» WHAT YOU SHOULD DO: Reproduce exactly the section that begins at the line containing "Keep writing the Blender" and ends at the line containing "COLLAR_WALL, denim, full_bends=False)", both lines included; omit all other lines.
#### DATA FOR PROCESSING ####
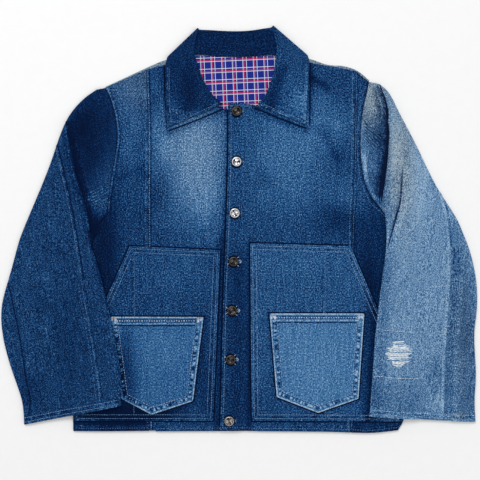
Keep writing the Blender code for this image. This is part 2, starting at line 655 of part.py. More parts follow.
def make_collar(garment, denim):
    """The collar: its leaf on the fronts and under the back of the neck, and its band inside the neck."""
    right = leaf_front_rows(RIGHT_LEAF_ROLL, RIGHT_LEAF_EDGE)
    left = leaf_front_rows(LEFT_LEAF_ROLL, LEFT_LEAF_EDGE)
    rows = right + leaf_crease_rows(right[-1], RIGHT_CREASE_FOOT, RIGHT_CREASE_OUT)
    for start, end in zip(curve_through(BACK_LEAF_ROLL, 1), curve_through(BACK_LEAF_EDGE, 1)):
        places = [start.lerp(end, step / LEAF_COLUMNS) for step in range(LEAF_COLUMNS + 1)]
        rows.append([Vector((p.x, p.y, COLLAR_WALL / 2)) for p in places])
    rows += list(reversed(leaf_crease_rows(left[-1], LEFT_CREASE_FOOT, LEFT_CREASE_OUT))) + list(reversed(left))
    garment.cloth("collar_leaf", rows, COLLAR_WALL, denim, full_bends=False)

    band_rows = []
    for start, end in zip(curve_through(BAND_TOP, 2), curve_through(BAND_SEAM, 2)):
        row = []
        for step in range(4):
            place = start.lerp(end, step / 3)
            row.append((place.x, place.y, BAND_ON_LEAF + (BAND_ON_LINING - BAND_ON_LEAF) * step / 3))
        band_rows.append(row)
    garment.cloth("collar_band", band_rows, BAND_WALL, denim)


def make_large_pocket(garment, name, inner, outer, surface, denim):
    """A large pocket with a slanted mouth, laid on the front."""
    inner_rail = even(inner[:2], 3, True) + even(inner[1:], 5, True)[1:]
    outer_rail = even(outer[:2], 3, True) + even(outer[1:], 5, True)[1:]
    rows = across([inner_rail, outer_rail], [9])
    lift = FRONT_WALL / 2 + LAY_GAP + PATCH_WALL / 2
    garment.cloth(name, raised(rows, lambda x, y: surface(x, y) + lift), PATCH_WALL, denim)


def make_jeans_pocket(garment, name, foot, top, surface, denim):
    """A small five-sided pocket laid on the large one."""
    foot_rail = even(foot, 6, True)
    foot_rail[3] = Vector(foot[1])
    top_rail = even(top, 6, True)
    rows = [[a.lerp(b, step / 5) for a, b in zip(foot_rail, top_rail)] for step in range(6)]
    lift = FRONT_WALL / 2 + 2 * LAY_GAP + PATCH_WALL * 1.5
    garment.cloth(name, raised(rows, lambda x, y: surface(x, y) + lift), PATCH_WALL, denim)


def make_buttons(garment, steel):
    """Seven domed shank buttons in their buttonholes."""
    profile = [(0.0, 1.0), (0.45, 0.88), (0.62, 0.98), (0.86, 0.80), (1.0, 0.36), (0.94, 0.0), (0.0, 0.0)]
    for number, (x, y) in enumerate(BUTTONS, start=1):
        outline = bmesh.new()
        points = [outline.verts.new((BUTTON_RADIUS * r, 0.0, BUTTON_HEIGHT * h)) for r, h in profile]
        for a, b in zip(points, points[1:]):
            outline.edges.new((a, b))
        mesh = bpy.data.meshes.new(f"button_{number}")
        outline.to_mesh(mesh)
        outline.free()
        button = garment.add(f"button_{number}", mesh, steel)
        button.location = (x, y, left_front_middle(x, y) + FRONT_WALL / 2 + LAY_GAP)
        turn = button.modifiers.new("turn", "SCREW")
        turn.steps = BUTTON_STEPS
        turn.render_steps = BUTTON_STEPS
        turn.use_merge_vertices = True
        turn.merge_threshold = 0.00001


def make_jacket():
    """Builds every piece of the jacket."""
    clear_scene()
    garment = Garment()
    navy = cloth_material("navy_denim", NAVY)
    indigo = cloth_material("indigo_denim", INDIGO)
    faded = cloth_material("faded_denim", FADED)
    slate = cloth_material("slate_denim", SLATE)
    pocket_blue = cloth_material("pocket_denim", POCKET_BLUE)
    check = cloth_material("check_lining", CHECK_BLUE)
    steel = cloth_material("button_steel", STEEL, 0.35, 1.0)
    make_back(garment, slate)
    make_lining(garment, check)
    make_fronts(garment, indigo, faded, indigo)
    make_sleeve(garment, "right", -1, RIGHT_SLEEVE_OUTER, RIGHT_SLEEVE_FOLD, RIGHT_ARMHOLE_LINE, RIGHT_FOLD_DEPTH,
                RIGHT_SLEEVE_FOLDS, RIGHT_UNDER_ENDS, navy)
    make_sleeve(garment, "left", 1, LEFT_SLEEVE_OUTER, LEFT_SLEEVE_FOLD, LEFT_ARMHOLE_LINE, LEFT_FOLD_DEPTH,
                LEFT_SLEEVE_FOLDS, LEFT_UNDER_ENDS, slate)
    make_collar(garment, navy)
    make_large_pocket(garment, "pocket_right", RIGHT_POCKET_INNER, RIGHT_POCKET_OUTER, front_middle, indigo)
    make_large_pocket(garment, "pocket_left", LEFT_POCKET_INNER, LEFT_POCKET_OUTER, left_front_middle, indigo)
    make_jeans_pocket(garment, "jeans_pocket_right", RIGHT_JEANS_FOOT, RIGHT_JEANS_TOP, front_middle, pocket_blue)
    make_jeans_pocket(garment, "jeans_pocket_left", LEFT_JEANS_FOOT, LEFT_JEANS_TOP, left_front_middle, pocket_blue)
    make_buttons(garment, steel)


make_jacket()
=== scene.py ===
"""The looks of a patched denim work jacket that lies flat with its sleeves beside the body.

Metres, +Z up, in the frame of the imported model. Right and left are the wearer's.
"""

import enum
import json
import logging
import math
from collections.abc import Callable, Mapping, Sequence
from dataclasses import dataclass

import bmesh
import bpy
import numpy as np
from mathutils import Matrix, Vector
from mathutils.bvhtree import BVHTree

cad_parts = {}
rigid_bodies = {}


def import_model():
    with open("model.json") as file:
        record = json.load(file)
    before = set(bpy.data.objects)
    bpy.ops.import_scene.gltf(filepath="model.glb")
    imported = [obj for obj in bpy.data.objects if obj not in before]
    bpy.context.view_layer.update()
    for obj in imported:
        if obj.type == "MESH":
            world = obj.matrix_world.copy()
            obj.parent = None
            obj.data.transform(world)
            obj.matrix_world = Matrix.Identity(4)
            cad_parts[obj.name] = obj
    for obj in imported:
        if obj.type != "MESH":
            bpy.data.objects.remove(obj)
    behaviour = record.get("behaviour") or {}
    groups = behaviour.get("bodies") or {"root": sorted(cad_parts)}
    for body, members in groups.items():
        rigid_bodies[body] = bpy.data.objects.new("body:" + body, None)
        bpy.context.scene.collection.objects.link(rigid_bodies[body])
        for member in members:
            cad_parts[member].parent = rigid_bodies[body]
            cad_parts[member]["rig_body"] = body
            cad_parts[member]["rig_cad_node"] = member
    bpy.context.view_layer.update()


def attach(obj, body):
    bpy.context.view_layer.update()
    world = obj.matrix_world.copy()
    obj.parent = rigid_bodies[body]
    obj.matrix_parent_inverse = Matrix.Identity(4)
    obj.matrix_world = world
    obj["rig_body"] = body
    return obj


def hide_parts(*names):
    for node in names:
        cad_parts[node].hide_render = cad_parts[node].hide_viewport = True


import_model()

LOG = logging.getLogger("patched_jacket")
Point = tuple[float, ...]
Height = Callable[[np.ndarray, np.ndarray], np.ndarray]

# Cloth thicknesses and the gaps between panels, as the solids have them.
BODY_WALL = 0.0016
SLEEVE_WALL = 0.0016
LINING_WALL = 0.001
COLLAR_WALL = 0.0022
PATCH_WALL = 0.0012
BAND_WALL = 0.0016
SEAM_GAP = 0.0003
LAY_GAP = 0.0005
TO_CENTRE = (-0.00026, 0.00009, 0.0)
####
#### DATA FOR PROCESSING ####
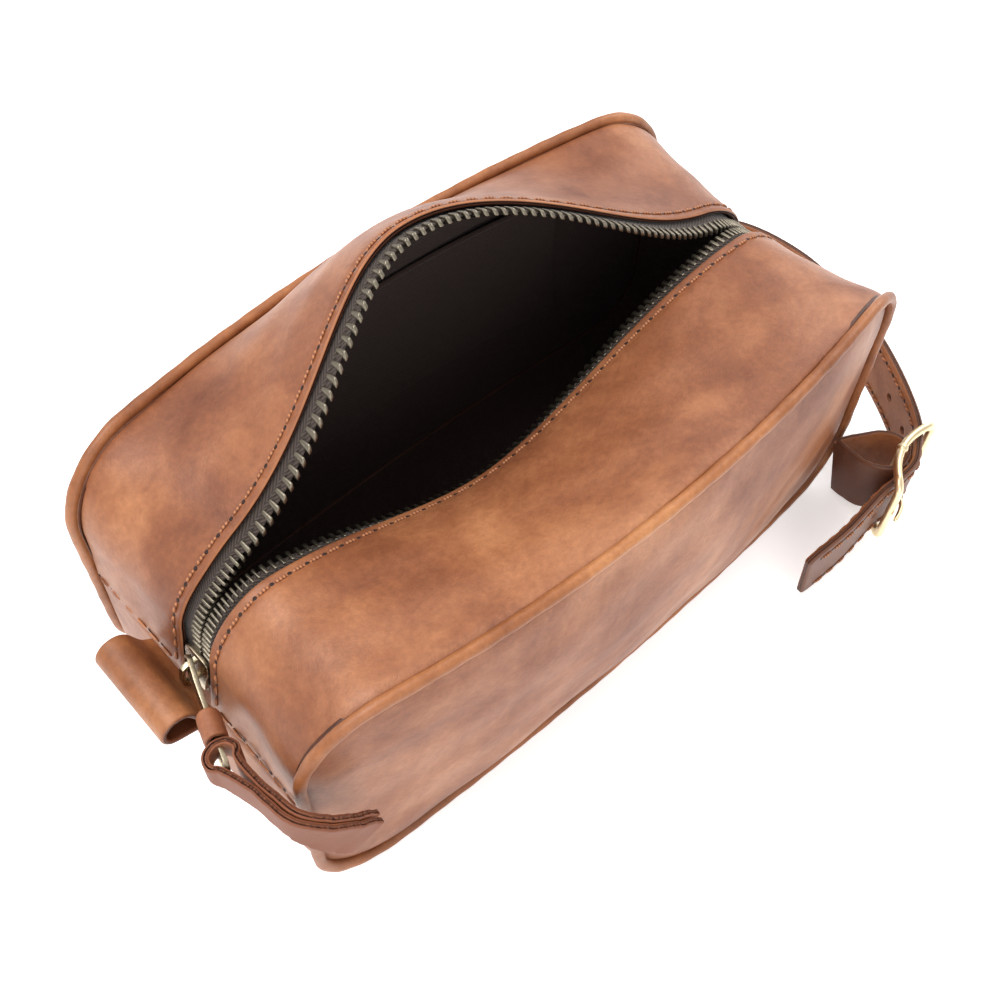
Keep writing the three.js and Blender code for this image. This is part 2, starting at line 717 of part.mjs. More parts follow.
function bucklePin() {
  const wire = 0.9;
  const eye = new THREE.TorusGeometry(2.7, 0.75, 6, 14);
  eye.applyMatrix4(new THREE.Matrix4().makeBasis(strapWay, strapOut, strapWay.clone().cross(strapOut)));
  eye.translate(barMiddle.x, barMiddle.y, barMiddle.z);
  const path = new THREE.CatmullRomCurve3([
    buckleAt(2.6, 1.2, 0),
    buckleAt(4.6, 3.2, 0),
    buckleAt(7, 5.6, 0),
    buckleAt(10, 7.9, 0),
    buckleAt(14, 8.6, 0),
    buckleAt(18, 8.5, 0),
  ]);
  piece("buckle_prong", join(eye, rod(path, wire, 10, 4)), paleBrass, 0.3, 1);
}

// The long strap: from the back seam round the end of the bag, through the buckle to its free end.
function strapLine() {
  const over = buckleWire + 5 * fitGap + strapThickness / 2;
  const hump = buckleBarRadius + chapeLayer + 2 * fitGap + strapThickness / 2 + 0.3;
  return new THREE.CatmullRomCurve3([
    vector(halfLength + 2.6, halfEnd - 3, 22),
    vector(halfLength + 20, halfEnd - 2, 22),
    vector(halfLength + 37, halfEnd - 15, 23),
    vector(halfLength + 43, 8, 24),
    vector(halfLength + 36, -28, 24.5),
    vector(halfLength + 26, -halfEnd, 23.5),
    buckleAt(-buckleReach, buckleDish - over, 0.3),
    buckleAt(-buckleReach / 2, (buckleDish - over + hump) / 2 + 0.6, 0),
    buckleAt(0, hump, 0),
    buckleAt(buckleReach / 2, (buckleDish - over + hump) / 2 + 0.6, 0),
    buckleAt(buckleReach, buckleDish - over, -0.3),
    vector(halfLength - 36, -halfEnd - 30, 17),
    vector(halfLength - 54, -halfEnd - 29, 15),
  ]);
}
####
» REPLY:
Keep writing the Blender code for this image. This is part 2, starting at line 655 of part.py. More parts follow.
def make_collar(garment, denim):
    """The collar: its leaf on the fronts and under the back of the neck, and its band inside the neck."""
    right = leaf_front_rows(RIGHT_LEAF_ROLL, RIGHT_LEAF_EDGE)
    left = leaf_front_rows(LEFT_LEAF_ROLL, LEFT_LEAF_EDGE)
    rows = right + leaf_crease_rows(right[-1], RIGHT_CREASE_FOOT, RIGHT_CREASE_OUT)
    for start, end in zip(curve_through(BACK_LEAF_ROLL, 1), curve_through(BACK_LEAF_EDGE, 1)):
        places = [start.lerp(end, step / LEAF_COLUMNS) for step in range(LEAF_COLUMNS + 1)]
        rows.append([Vector((p.x, p.y, COLLAR_WALL / 2)) for p in places])
    rows += list(reversed(leaf_crease_rows(left[-1], LEFT_CREASE_FOOT, LEFT_CREASE_OUT))) + list(reversed(left))
    garment.cloth("collar_leaf", rows, COLLAR_WALL, denim, full_bends=False)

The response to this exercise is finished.